My parents moved to still rural Clayton Road in 1950 when I was three. A 9 square red brick two-bedroom home funded through a war service loan, an acorn bearing oak tree grew happily on the nature strip.
Pine trees and cypress hedges dotted the landscape, almost certainly planted by the original farmers. Mr Einsedel, the old German farmer who had owned the land on which our house was built, still lived in a nearby farmhouse and could occasionally be seen breaking in horses and tending cows and calves in the paddock outside our kitchen windows.
Two large pine trees had special significance to me.
The first stood tall in our backyard – some of my earliest memories are of looking out at it through our bedroom window. I remember collecting pinecones and the touch and smell of pine needles.

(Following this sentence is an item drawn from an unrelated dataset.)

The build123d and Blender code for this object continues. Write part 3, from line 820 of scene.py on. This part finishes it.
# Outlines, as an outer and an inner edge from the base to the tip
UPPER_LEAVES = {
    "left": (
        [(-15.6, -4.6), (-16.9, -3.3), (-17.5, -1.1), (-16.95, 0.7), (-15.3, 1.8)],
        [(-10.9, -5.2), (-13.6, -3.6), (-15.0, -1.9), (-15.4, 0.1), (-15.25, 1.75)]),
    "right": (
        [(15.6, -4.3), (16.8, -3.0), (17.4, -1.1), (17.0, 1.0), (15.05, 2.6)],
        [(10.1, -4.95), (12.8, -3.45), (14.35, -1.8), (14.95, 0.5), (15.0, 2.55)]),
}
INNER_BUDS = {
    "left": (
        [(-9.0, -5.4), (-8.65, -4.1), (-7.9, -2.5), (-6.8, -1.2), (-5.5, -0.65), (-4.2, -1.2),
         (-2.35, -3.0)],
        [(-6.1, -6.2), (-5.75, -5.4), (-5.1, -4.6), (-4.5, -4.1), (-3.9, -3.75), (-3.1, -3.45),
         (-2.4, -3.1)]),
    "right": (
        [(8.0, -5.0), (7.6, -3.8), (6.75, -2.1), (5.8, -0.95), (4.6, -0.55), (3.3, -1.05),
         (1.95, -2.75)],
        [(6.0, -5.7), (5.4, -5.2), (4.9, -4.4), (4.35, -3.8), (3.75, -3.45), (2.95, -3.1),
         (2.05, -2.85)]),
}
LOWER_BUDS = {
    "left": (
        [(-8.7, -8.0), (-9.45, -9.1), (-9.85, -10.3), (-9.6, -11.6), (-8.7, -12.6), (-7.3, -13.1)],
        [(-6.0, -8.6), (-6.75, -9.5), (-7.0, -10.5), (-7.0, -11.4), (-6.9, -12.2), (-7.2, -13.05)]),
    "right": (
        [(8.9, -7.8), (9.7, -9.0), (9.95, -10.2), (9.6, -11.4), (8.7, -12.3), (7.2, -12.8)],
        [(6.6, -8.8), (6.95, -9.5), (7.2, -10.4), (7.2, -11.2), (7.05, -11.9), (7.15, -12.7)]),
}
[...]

Looking back, I suspect my parents had tried to keep this old tree, however it may have become dangerous so ‘had to go’. Unfortunately, they didn’t explain this to me, and I remember clearly feeling devastated watching through my bedroom window as it was being cut down.

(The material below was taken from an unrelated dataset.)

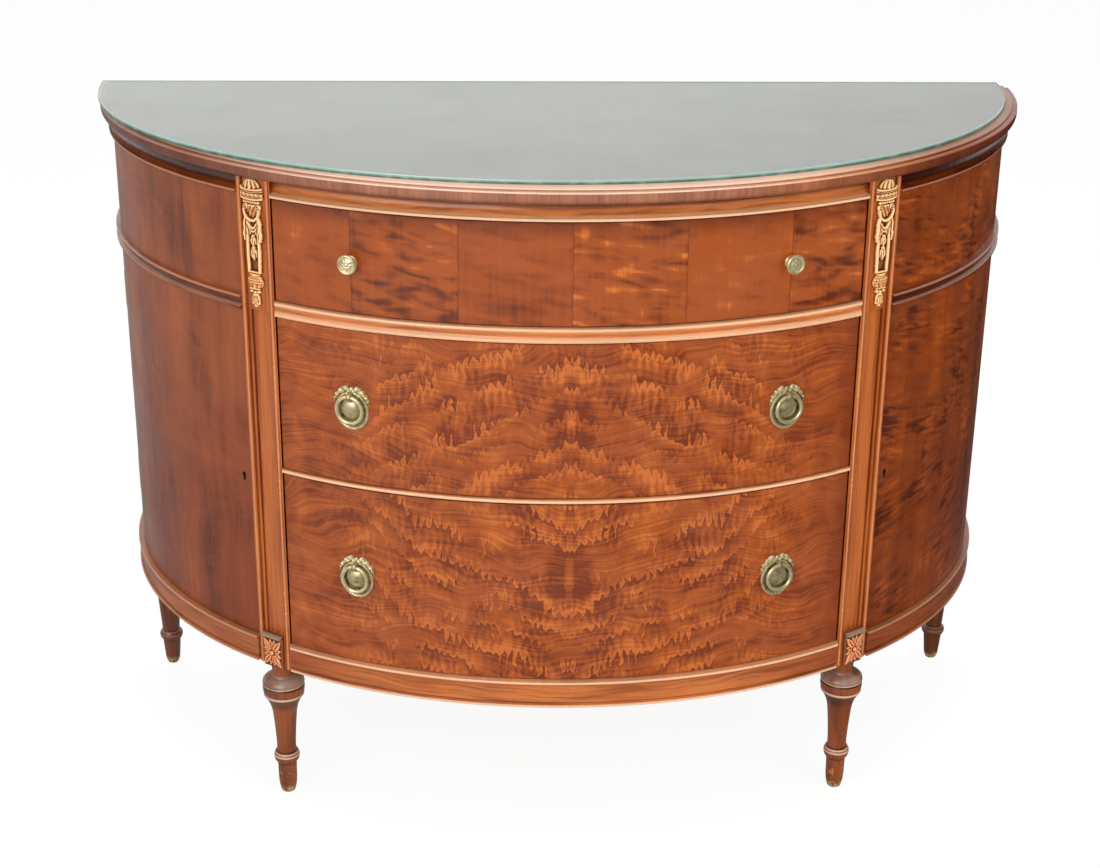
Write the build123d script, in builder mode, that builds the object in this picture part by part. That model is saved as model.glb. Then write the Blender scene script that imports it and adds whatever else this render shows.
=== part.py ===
from build123d import *
from math import sqrt
import os

# A half-moon console cabinet. Three bowed drawers stand between two pilasters, and a
# curved cupboard door closes each side. Millimetres, +Z up, the front faces -Y, and the
# origin lies on the floor, under the middle of the top.

# Overall sizes
top_half_width = 625.0
top_depth = 530.0
top_height = 883.5
body_setback = 15.0

# Levels above the floor
base_bottom = 200.5
base_top = 237.0
belt_height = 18.5
cornice_height = 21.5
top_thickness = 19.0
divider_height = 5.0

# How the room for drawers is shared out
top_drawer_share = 0.225
middle_drawer_share = 0.351

# Board thicknesses
panel_thickness = 19.0
board_thickness = 16.0
partition_thickness = 18.0
back_thickness = 8.0

# Gaps
reveal = 2.5
side_gap = 2.0
running_gap = 0.3
slip_gap = 0.1
bore_clearance = 0.05
cut_overrun = 30.0

# Top board
top_edge_round = 9.0
top_step_width = 7.0
top_step_height = 2.5
top_arris = 1.2

# Glass sheet, lying a little to the left and short of the front edge
glass_side_margin = 7.0
glass_front_margin = 25.0
glass_thickness = 5.0
glass_shift = 9.5
glass_arris = 1.0

# Mouldings
bead_proud = 6.0
bead_height = 4.6
bead_round = 2.0
rail_depth = 45.0
cornice_bead_height = 3.8
cornice_bead_round = 1.7
cornice_wall_setback = 8.0
cornice_cove_radius = 11.0
belt_cove_radius = 2.2
belt_wall_proud = 1.6
base_proud = 8.0
base_fascia_proud = 5.0
base_bead_height = 4.4
base_low_bead_height = 4.0
base_bead_round = 1.4
divider_proud = 4.0
divider_depth = 56.0
divider_round = 2.2

# Pilasters
opening_share = 0.5902
pilaster_width = 42.0
pilaster_proud = 2.0
pilaster_depth = 45.0
pilaster_foot_drop = 1.5
pilaster_bead_proud = 1.6
pilaster_bead_radius = 2.8
pilaster_bead_inset = 4.4
pilaster_groove_width = 4.0
pilaster_groove_depth = 2.6
pilaster_border = 3.5
pilaster_inner_border = 0.6
pilaster_recess_depth = 3.0
pilaster_recess_crown = 2.0
recess_lift = 2.1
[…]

The other pine tree stood outside the new Clayton Hall, not far from the Clayton Railway Station. The local boys enjoyed climbing high up this tree. Less adventurous, I can remember climbing its comfortable lower branches.
I was delighted to find this Facebook post recently in "I grew up in Clayton:..."
“We'd run a mile (we hardly ever walked anywhere) to Clayton Hall. Out front near the road (Clayton Rd) there was an enormous old pine tree with quite a magnificent girth. Five to six feet up, maybe more, there was a 'bowl' formed where branches met. We'd scramble up the trunk, throw a leg over a branch and haul ourselves in. It was a rite of passage needing multiple visits until achieved. Five or six kids could easily fit in. Does anyone remember that tree? ...” Sylvia L
My brother John and I sometimes reminisce about the time a local ‘bully’, we’ll call ‘Barry Bird’, suddenly leapt out of this pine tree as we were walking home from primary school, landing directly in front of us. He accosted John menacingly, saying ‘John Lee, I have a bone to pick with you!’ Now my brother, John, who had just that day returned to school after being very ill, was also my best friend and kindred spirit. I was so angry! ‘Leave him alone, you bully!!’ I yelled at Barry. I apparently defended John with such gusto, dressing Barry down verbally with such energy and anger, that Barry rather sheepishly let us past!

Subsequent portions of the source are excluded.